The young Indian American finalists in the race for America’s ‘Top Young Scientist of 2018’ title are Mehaa Amirthalingam of Texas, Sriram Bhimaraju of California, Krish Wadhwani of Georgia, Cameron Sharma of Virginia, and Rishab Jain of Oregon. They are gearing up for the grand finale of Discovery Education Network’s 3M Young Scientist Challenge 2018, which will be held in October at 3M Innovation Center at St. Paul, Minneapolis.
Mehaa Amirthalingam of Texas
A resident of Sugar Land in Texas, 13-year-old Mehaa Amirthalingam has invented a unique toilet flushing system which uses grey water and fresh water. She believes, “Innovation should not degrade humanity for the sake of personal gain.” Her favorite invention of the last 100 years is smartphone which, she says, has made our day-to-day life incredibly easier. An 8th grader at Sartartia Middle School, Mehaa aspires to be a patent-holding engineer by the time she turns 30. Here’s a video illustration of her invention:
Rishab Jain of Oregon
A resident of Portland in Oregon, 7th grader Rishab Jain is an aspiring biomedical engineer. One of the 3M Young Scientist Challenge 2018 finalists, Rishab has devised the Pancreatic Cancer Deep Learning System (PCDLS) tool which helps with accurate location of the pancreas during MRI radiotherapy using artificial intelligence. A 13-year-old student of Stoller Middle School, Rishab is confident that his tool will be instrumental in effective pancreas cancer treatment. He demonstrates his invention in the video below:
Sriram Bhimaraju of California
A resident of Cupertino in California, 12-year-old Sriram Bhimaraju aspires to be a Nobel Laureate in 15 years. His novel app named Archery Assistant is one of the entries in the final competition of Discovery Education’s 3M Young Scientist Challenge 2018. The app helps improve an archer’s aim at the target in real time using a Bluetooth sensor. A student of Harker Middle School, Sriram says, “People like me would not be able to make an impact on the world without the invention of the I.C. chip.” Here’s a brief demonstration of his invention:
Krish Wadhwani of Georgia
A resident of Alpharetta in Georgia, Krish Wadhwani has enhanced the possibility of developing a cure for Huntington’s disease. His Synthetic Antibody Mimics helps locate cancerous cells and gets attached to a specific protein found on the surface of those cells responsible for Huntington’s disease. The 14-year-old 8th grader at DeSana Middle School wants to be a cardiologist or neurosurgeon. Pacemaker is his favorite invention of the past 100 years. Do take a walk through his invention in the video below:
Cameron Sharma of Virginia
A resident of Glen Allen in Virginia, Cameron Sharma has created uFlu, a unique computer model that uses artificial intelligence to calculate seasonal flu vaccines and identify the most effective vaccine for those affected by flu. His interest in engineering aspects of healthcare drove him to create uFlu leveraging his knowledge of immunology, computer programming, virology, math and genetics. One of the promising finalists of Discovery 3M Young Scientist Challenge 2018, Cameron Sharma aspires to be a biomedical engineer.
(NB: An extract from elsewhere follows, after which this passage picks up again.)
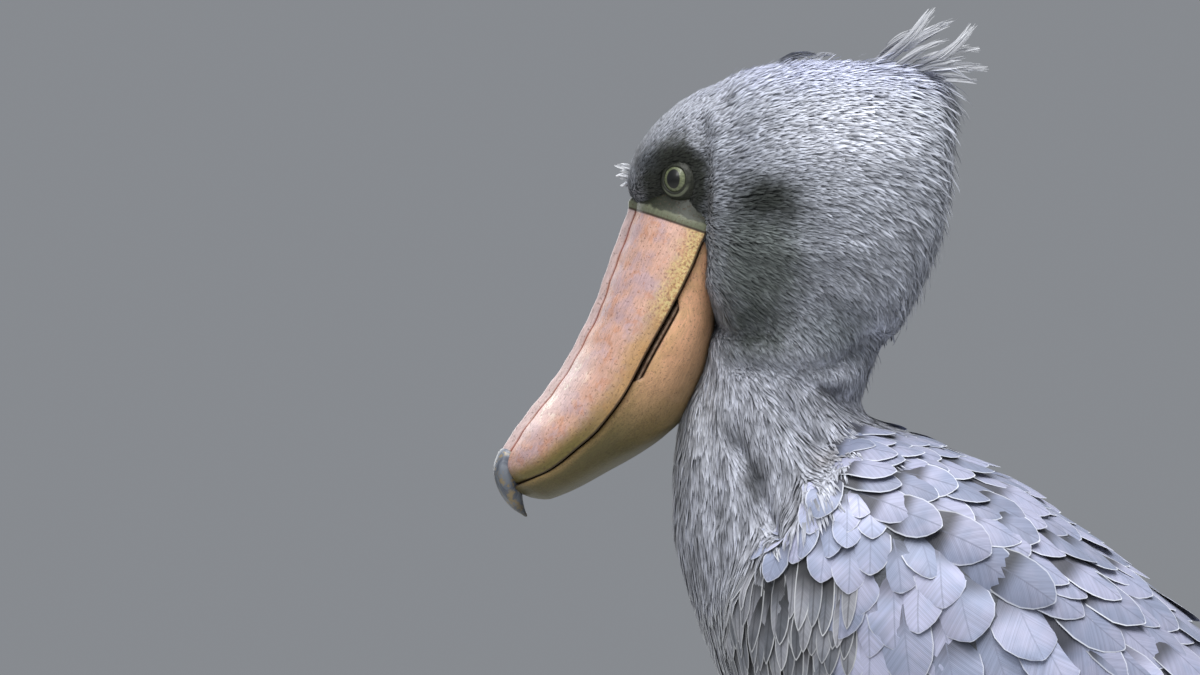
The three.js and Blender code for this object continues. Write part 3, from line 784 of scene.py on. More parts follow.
def joined_mesh(name: str, points: np.ndarray, faces: list[np.ndarray], loop_places: np.ndarray,
                numbers: dict[str, np.ndarray]) -> bpy.types.Mesh:
    """Makes one mesh of many small like things.

    Args:
        name: the mesh's name.
        points: every corner, in metres.
        faces: arrays of faces, each with one count of corners.
        loop_places: each corner's place on the bake map.
        numbers: three numbers for each corner, by attribute name.

    Returns:
        The mesh.
    """
    mesh = bpy.data.meshes.new(name)
    mesh.vertices.add(len(points))
    mesh.vertices.foreach_set("co", points.astype(np.float32).ravel())
    corners = np.concatenate([block.ravel() for block in faces])
    sizes = np.concatenate([np.full(len(block), block.shape[1]) for block in faces])
    mesh.loops.add(len(corners))
    mesh.loops.foreach_set("vertex_index", corners.astype(np.int32))
    mesh.polygons.add(len(sizes))
    starts = np.concatenate([[0], np.cumsum(sizes)[:-1]])
    mesh.polygons.foreach_set("loop_start", starts.astype(np.int32))
    mesh.polygons.foreach_set("loop_total", sizes.astype(np.int32))
    mesh.polygons.foreach_set("use_smooth", np.ones(len(sizes), bool))
    for key, values in numbers.items():
        layer = mesh.attributes.new(key, "FLOAT_VECTOR", "POINT")
        layer.data.foreach_set("vector", values.astype(np.float32).ravel())
    flat = mesh.uv_layers.new(name="OFBake")
    flat.data.foreach_set("uv", loop_places[corners].astype(np.float32).ravel())
    mesh.update(calc_edges=True)
    mesh.validate()
    return mesh


@dataclass
class Tufts:
    """Feathers to be laid, one row of each array for each feather."""

    points: np.ndarray  # their roots, in metres
    ways: np.ndarray  # the way that each one points
    maps: np.ndarray  # each root's place on the bake map
    lengths: np.ndarray  # in millimetres, like the widths and the lifts
    widths: np.ndarray
    lifts: np.ndarray  # how high each tip stands over the skin
    pale: np.ndarray | None = None  # how pale each fringe is, 0 to 1

    def part(self, wanted: np.ndarray) -> "Tufts":
        """Returns the feathers that are wanted."""
        every = (self.points, self.ways, self.maps, self.lengths, self.widths, self.lifts)
        return Tufts(*(values[wanted] for values in every))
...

The finalists will take a summer internship program under the supervision of 3M scientists and transform their ideas or inventions into working solutions before the grand finale in October 2018. In the final competition, they will demonstrate the USP and usefulness of their tools and devices before a panel of judges including noted researchers and scientists. The winner of Discovery 3M Young Scientist Challenge 2018 will be declared America’s Top Young Scientist and awarded a scholarship worth $25,000.